* Your goal: Give all of the lines again exactly as they read.

-- Given material start --

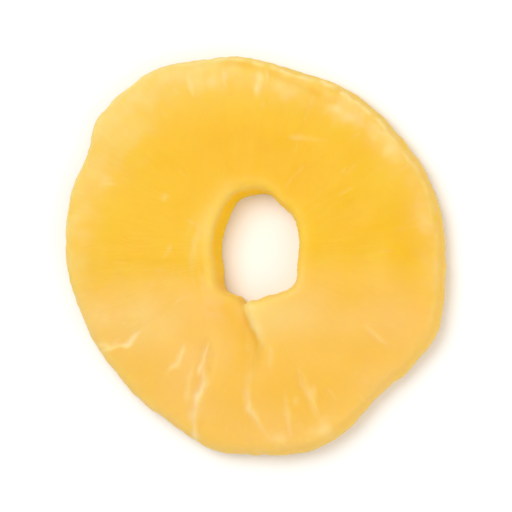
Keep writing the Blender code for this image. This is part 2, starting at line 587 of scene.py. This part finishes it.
@dataclass(frozen=True)
class BeadGroove:
    """The groove that sets off a bead along the top and the upper right of the rim, with painted shade
    deepening its colour.
    """

    depth_mm: float = 0.2
    # How deep the groove's painted shade is.
    shade_depth: float = 0.6
    gap_mm: float = 1.9
    wider_mm: float = 1.2
    wider_at: float = 58.0
    wider_reach: float = 22.0
    width_mm: float = 0.9
    at: float = 72.0
    reach: float = 34.0
    ends: Point = (1.0, 0.6)
    wander_mm: Mix = ((0.5, Fibres(5.0, 60.0, 67.0)), (0.3, Fibres(17.0, 60.0, 71.0)))
    breaks: Fibres = Fibres(9.0, 60.0, 73.0)
    breaks_from: Point = (-0.7, 0.0)

    def on(self, grid: Grid) -> Array:
        """Works out the groove.

        Args:
            grid: the smooth skin.

        Returns:
            How strongly it shows at each point.
        """
        gap = self.gap_mm + self.wider_mm * grid.near(self.wider_at, self.wider_reach)
        line = bell(grid.outer_gap - gap + grid.mixed(self.wander_mm), self.width_mm)
        along = smooth_step(*self.ends, np.abs(turn_apart(grid.turn, self.at)) / self.reach)
        return line * along * smooth_step(*self.breaks_from, self.breaks.on(grid)) * grid.upward


@dataclass(frozen=True)
class LipFrays:
    """Frayed lines that run side by side along the lip, left of the hole."""

    height_mm: float = 0.05
    paleness: float = 0.62
    at: float = 180.0
    reach: float = 40.0
    gap_mm: float = 3.3
    width_mm: float = 1.9
    pitch_mm: float = 0.95
    count: float = 3.5
    layer: float = 127.0
    shows_from: Point = (-0.3, 0.4)
    wander_mm: Mix = ((0.5, Lumps(4.0, 121.0)),)

    def on(self, grid: Grid) -> Array:
        """Works out the lines.

        Args:
            grid: the smooth skin.

        Returns:
            How strongly they show at each point.
        """
        gap = grid.inner_gap + grid.mixed(self.wander_mm)
        around = self.count * np.cos(grid.turn), self.count * np.sin(grid.turn)
        lines = smooth_step(*self.shows_from, noise_at(*around, gap / self.pitch_mm + self.layer))
        nearby = grid.near(self.at, self.reach) * bell(grid.inner_gap - self.gap_mm, self.width_mm)
        return lines * nearby * grid.upward


@dataclass(frozen=True)
class Flesh:
    """The relief of the flesh itself, in draws of noise that each have their height in millimetres."""

    fibres_mm: Mix = ((0.06, RIBS), (0.014, Fibres(36.0, 7.0, 20.0)))
    core_share: float = 0.2
    swell_mm: Mix = ((0.13, Lumps(6.5, 4.0)), (0.04, Lumps(2.4, 9.0)))
    pits_mm: float = 0.015
    pits: Lumps = Lumps(0.95, 13.0)
    pits_below: float = -0.1
    rim_mm: Mix = (
        (0.221, Fibres(8.0, 60.0, 97.0)),
        (0.119, Fibres(17.0, 60.0, 99.0)),
        (0.15, Fibres(24.0, 4.0, 31.0)),
        (0.06, Fibres(38.0, 5.0, 33.0)),
        (0.12, Lumps(3.0, 35.0)),
    )
    wall_mm: Mix = ((0.12, Fibres(16.0, 3.0, 37.0)),)

    def on(self, grid: Grid) -> Array:
        """Works out the flesh's relief.

        Args:
            grid: the smooth skin.

        Returns:
            The height at each point in millimetres.
        """
        height = grid.mixed(self.fibres_mm) * (self.core_share + (1.0 - self.core_share) * grid.share)
        height += grid.mixed(self.swell_mm)
        height += self.pits_mm * np.minimum(self.pits.on(grid) - self.pits_below, 0.0)
        return height + grid.mixed(self.rim_mm) * grid.outward + grid.mixed(self.wall_mm) * grid.inward


@dataclass(frozen=True)
class RimTone:
    """Along the rim: a pale band, partly the thin rim's own paler flesh and partly painted light shining
    through it, widest at the upper left towards the key lamp; an orange haze elsewhere; and the side, with
    the wall's painted glow.
    """

    # The band is partly painted light through the thin rim, wider and paler towards the key lamp.
    band_mm: float = 3.1
    wider_mm: float = 4.6
    wide_at: float = 128.0
    wide_reach: float = 68.0
    narrow_paleness: float = 0.15
    ribs: Mix = ((0.15, RIBS),)
    patchiness: float = 0.4
    haze_strength: float = 0.5
    haze_band_mm: float = 4.4
    haze_patchiness: float = 0.5
    side_strength: float = 0.85
    side_uneven: Mix = ((0.22, Fibres(22.0, 6.0, 103.0)), (0.18, Lumps(3.5, 107.0)))
    side_paleness: float = 0.15
    side_depth: float = 0.8
    side_glow: float = 0.5

    def wide(self, grid: Grid) -> Array:
        """1 where the pale band's painted light is widest, towards the key lamp, and 0 where it gives way to
        the orange haze.
        """
        return grid.near(self.wide_at, self.wide_reach)

    def pale(self, grid: Grid) -> Array:
        """Works out the pale band, partly painted light through the thin rim.

        Args:
            grid: the smooth skin.

        Returns:
            How pale it makes each point.
        """
        wide = self.wide(grid)
        pale = bell(grid.outer_gap, self.band_mm + self.wider_mm * wide)
        pale *= self.narrow_paleness + (1.0 - self.narrow_paleness) * wide
        return pale * (1.0 + grid.mixed(self.ribs) + self.patchiness * grid.patchy)

    def haze(self, grid: Grid) -> Array:
        """How strongly the orange haze shows at each point."""
        haze = self.haze_strength * (1.0 - self.wide(grid)) * bell(grid.outer_gap, self.haze_band_mm)
        return haze * (1.0 + self.haze_patchiness * grid.patchy)

    def side(self, grid: Grid) -> Array:
        """How strongly the side's deeper tone and the wall's painted glow show, where the outer edge stands
        upright.
        """
        return grid.outward * (self.side_strength + grid.mixed(self.side_uneven))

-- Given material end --

* Expected answer:
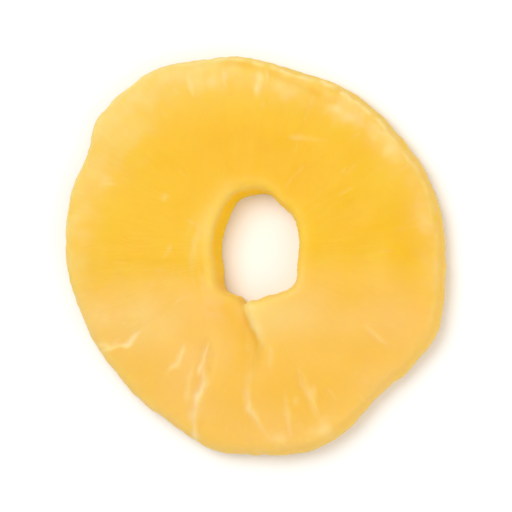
Keep writing the Blender code for this image. This is part 2, starting at line 587 of scene.py. This part finishes it.
@dataclass(frozen=True)
class BeadGroove:
    """The groove that sets off a bead along the top and the upper right of the rim, with painted shade
    deepening its colour.
    """

    depth_mm: float = 0.2
    # How deep the groove's painted shade is.
    shade_depth: float = 0.6
    gap_mm: float = 1.9
    wider_mm: float = 1.2
    wider_at: float = 58.0
    wider_reach: float = 22.0
    width_mm: float = 0.9
    at: float = 72.0
    reach: float = 34.0
    ends: Point = (1.0, 0.6)
    wander_mm: Mix = ((0.5, Fibres(5.0, 60.0, 67.0)), (0.3, Fibres(17.0, 60.0, 71.0)))
    breaks: Fibres = Fibres(9.0, 60.0, 73.0)
    breaks_from: Point = (-0.7, 0.0)

    def on(self, grid: Grid) -> Array:
        """Works out the groove.

        Args:
            grid: the smooth skin.

        Returns:
            How strongly it shows at each point.
        """
        gap = self.gap_mm + self.wider_mm * grid.near(self.wider_at, self.wider_reach)
        line = bell(grid.outer_gap - gap + grid.mixed(self.wander_mm), self.width_mm)
        along = smooth_step(*self.ends, np.abs(turn_apart(grid.turn, self.at)) / self.reach)
        return line * along * smooth_step(*self.breaks_from, self.breaks.on(grid)) * grid.upward


@dataclass(frozen=True)
class LipFrays:
    """Frayed lines that run side by side along the lip, left of the hole."""

    height_mm: float = 0.05
    paleness: float = 0.62
    at: float = 180.0
    reach: float = 40.0
    gap_mm: float = 3.3
    width_mm: float = 1.9
    pitch_mm: float = 0.95
    count: float = 3.5
    layer: float = 127.0
    shows_from: Point = (-0.3, 0.4)
    wander_mm: Mix = ((0.5, Lumps(4.0, 121.0)),)

    def on(self, grid: Grid) -> Array:
        """Works out the lines.

        Args:
            grid: the smooth skin.

        Returns:
            How strongly they show at each point.
        """
        gap = grid.inner_gap + grid.mixed(self.wander_mm)
        around = self.count * np.cos(grid.turn), self.count * np.sin(grid.turn)
        lines = smooth_step(*self.shows_from, noise_at(*around, gap / self.pitch_mm + self.layer))
        nearby = grid.near(self.at, self.reach) * bell(grid.inner_gap - self.gap_mm, self.width_mm)
        return lines * nearby * grid.upward


@dataclass(frozen=True)
class Flesh:
    """The relief of the flesh itself, in draws of noise that each have their height in millimetres."""

    fibres_mm: Mix = ((0.06, RIBS), (0.014, Fibres(36.0, 7.0, 20.0)))
    core_share: float = 0.2
    swell_mm: Mix = ((0.13, Lumps(6.5, 4.0)), (0.04, Lumps(2.4, 9.0)))
    pits_mm: float = 0.015
    pits: Lumps = Lumps(0.95, 13.0)
    pits_below: float = -0.1
    rim_mm: Mix = (
        (0.221, Fibres(8.0, 60.0, 97.0)),
        (0.119, Fibres(17.0, 60.0, 99.0)),
        (0.15, Fibres(24.0, 4.0, 31.0)),
        (0.06, Fibres(38.0, 5.0, 33.0)),
        (0.12, Lumps(3.0, 35.0)),
    )
    wall_mm: Mix = ((0.12, Fibres(16.0, 3.0, 37.0)),)

    def on(self, grid: Grid) -> Array:
        """Works out the flesh's relief.

        Args:
            grid: the smooth skin.

        Returns:
            The height at each point in millimetres.
        """
        height = grid.mixed(self.fibres_mm) * (self.core_share + (1.0 - self.core_share) * grid.share)
        height += grid.mixed(self.swell_mm)
        height += self.pits_mm * np.minimum(self.pits.on(grid) - self.pits_below, 0.0)
        return height + grid.mixed(self.rim_mm) * grid.outward + grid.mixed(self.wall_mm) * grid.inward


@dataclass(frozen=True)
class RimTone:
    """Along the rim: a pale band, partly the thin rim's own paler flesh and partly painted light shining
    through it, widest at the upper left towards the key lamp; an orange haze elsewhere; and the side, with
    the wall's painted glow.
    """

    # The band is partly painted light through the thin rim, wider and paler towards the key lamp.
    band_mm: float = 3.1
    wider_mm: float = 4.6
    wide_at: float = 128.0
    wide_reach: float = 68.0
    narrow_paleness: float = 0.15
    ribs: Mix = ((0.15, RIBS),)
    patchiness: float = 0.4
    haze_strength: float = 0.5
    haze_band_mm: float = 4.4
    haze_patchiness: float = 0.5
    side_strength: float = 0.85
    side_uneven: Mix = ((0.22, Fibres(22.0, 6.0, 103.0)), (0.18, Lumps(3.5, 107.0)))
    side_paleness: float = 0.15
    side_depth: float = 0.8
    side_glow: float = 0.5

    def wide(self, grid: Grid) -> Array:
        """1 where the pale band's painted light is widest, towards the key lamp, and 0 where it gives way to
        the orange haze.
        """
        return grid.near(self.wide_at, self.wide_reach)

    def pale(self, grid: Grid) -> Array:
        """Works out the pale band, partly painted light through the thin rim.

        Args:
            grid: the smooth skin.

        Returns:
            How pale it makes each point.
        """
        wide = self.wide(grid)
        pale = bell(grid.outer_gap, self.band_mm + self.wider_mm * wide)
        pale *= self.narrow_paleness + (1.0 - self.narrow_paleness) * wide
        return pale * (1.0 + grid.mixed(self.ribs) + self.patchiness * grid.patchy)

    def haze(self, grid: Grid) -> Array:
        """How strongly the orange haze shows at each point."""
        haze = self.haze_strength * (1.0 - self.wide(grid)) * bell(grid.outer_gap, self.haze_band_mm)
        return haze * (1.0 + self.haze_patchiness * grid.patchy)

    def side(self, grid: Grid) -> Array:
        """How strongly the side's deeper tone and the wall's painted glow show, where the outer edge stands
        upright.
        """
        return grid.outward * (self.side_strength + grid.mixed(self.side_uneven))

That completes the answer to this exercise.